My little ole mother went through WWII and said that many people would bury gasoline in the backyard, away from the house to have available as an "in case" backup strategy, as in, extra for the car.
As to the "high points" coming up, as long as they can hide the news, they will. It's in their business interests to do so. April, July and GPS rollover, is that August?, October and finally 2000 for the embedded chip creshendo, as Bill points out.
I don't have a major argument with trying to keep the panic factor down...IF "they" get people ready at the same time. But disinformation, ah, that's another thing altogether.
-- Diane J. Squire (firstname.lastname@example.org), January 09, 1999.
I agree -- Never, Never, Never keep gasoline in your apartment. In case of a fire, your insurance would probably be voided. Not that that would matter if you didn't have time to get out.

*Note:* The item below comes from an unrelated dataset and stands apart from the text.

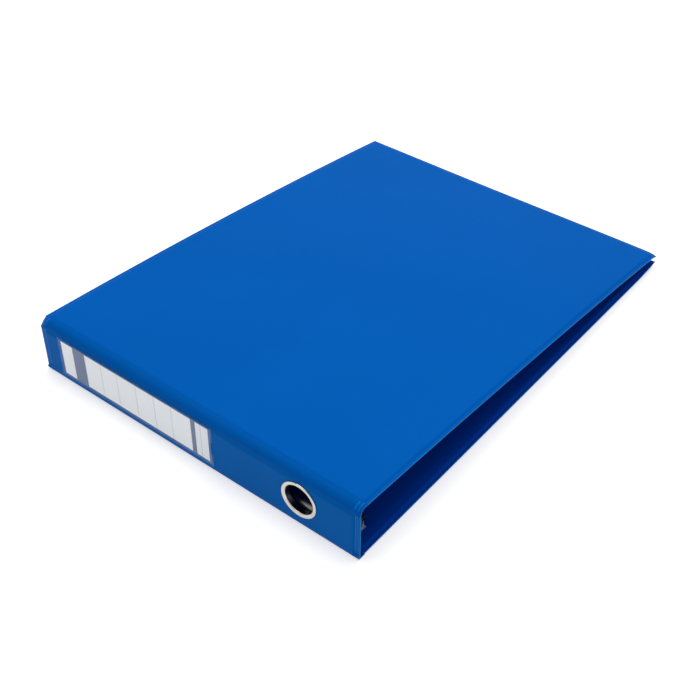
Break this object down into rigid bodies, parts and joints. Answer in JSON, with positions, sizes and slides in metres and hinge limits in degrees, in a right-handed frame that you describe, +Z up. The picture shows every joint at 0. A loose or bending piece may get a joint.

If your target is fifteen gallons, you'd be just as well off with 3 red five-gallon cans in the trunk of your car. And avoid traffic accidents.
-- Tom Carey (email@example.com), January 09, 1999.
RE: Hawai'i as a 'good' haven if TSHTF. 1. Electric Power: on Oahu it is from fossil fuel - no hydro nor atomic. The fossil fuel is shipped in. So expect to have limited or no power.
2. They have Military up the wazoo. It seems probable that Martial Law enforcement, if it was required, would be large, swift and pervasive.
3. Given a choice between freezing my butt off in Canada under ML and sitting out under the sun in the tropical garden under ML.... :-) But that's my butt, not yours - you may feel differently.